_Exercise prompt_:
Each line from the one containing "The Blender code for this object" through the one containing "return points, np.clip(ink, 0, 1)" must be echoed exactly, endpoints included, and every other line omitted.
Start of Listed entries
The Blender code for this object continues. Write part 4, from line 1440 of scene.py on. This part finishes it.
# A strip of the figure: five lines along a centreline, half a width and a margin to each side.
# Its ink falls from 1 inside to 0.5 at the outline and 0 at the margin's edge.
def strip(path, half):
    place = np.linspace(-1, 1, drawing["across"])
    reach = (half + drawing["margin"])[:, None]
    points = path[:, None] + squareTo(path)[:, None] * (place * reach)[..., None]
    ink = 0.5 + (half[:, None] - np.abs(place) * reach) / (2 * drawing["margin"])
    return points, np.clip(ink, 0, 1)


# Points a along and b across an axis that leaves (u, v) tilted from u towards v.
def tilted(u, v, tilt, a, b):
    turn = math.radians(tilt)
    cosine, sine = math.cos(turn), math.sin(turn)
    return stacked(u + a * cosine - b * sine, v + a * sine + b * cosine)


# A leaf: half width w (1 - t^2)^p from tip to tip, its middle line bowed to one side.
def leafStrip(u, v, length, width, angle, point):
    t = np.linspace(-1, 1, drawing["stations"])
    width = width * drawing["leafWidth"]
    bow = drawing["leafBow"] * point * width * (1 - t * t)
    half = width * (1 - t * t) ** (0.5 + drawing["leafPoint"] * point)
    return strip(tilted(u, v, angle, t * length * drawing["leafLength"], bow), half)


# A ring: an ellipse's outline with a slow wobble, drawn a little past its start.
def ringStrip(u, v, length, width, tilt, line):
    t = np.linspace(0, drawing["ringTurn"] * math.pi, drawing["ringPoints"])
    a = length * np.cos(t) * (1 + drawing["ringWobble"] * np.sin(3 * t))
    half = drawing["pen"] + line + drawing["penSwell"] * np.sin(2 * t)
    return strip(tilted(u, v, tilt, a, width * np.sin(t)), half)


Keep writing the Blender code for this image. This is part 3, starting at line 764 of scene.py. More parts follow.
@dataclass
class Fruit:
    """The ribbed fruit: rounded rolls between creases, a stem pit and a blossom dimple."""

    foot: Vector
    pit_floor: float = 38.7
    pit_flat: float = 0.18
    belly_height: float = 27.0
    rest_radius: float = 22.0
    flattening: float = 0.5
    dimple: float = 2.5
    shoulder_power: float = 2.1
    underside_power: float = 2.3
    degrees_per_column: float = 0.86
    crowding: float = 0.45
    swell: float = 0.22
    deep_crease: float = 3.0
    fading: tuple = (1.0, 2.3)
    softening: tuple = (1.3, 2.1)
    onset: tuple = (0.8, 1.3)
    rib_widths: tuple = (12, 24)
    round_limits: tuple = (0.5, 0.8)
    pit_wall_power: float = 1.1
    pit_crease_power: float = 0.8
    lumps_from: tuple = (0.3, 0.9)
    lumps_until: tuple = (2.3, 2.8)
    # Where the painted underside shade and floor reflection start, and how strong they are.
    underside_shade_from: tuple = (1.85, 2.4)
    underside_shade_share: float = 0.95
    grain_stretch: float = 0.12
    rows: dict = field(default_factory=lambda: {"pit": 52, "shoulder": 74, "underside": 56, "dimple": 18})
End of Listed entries
Start of Listed entries
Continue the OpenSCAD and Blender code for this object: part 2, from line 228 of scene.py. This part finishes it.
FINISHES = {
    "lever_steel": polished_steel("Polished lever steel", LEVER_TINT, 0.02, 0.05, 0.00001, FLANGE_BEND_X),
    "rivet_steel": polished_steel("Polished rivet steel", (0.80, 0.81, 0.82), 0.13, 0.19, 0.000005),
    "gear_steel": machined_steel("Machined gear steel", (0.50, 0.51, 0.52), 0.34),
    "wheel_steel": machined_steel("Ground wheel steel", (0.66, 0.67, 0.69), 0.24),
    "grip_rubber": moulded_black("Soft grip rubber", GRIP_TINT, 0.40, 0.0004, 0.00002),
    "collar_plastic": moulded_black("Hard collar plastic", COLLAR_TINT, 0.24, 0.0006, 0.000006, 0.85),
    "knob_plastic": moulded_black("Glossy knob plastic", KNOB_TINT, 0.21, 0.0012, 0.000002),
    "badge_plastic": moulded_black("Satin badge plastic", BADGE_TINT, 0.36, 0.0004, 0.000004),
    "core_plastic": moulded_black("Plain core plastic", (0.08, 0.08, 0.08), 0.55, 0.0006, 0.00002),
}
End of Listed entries
_Answer below_:
The Blender code for this object continues. Write part 4, from line 1440 of scene.py on. This part finishes it.
# A strip of the figure: five lines along a centreline, half a width and a margin to each side.
# Its ink falls from 1 inside to 0.5 at the outline and 0 at the margin's edge.
def strip(path, half):
    place = np.linspace(-1, 1, drawing["across"])
    reach = (half + drawing["margin"])[:, None]
    points = path[:, None] + squareTo(path)[:, None] * (place * reach)[..., None]
    ink = 0.5 + (half[:, None] - np.abs(place) * reach) / (2 * drawing["margin"])
    return points, np.clip(ink, 0, 1)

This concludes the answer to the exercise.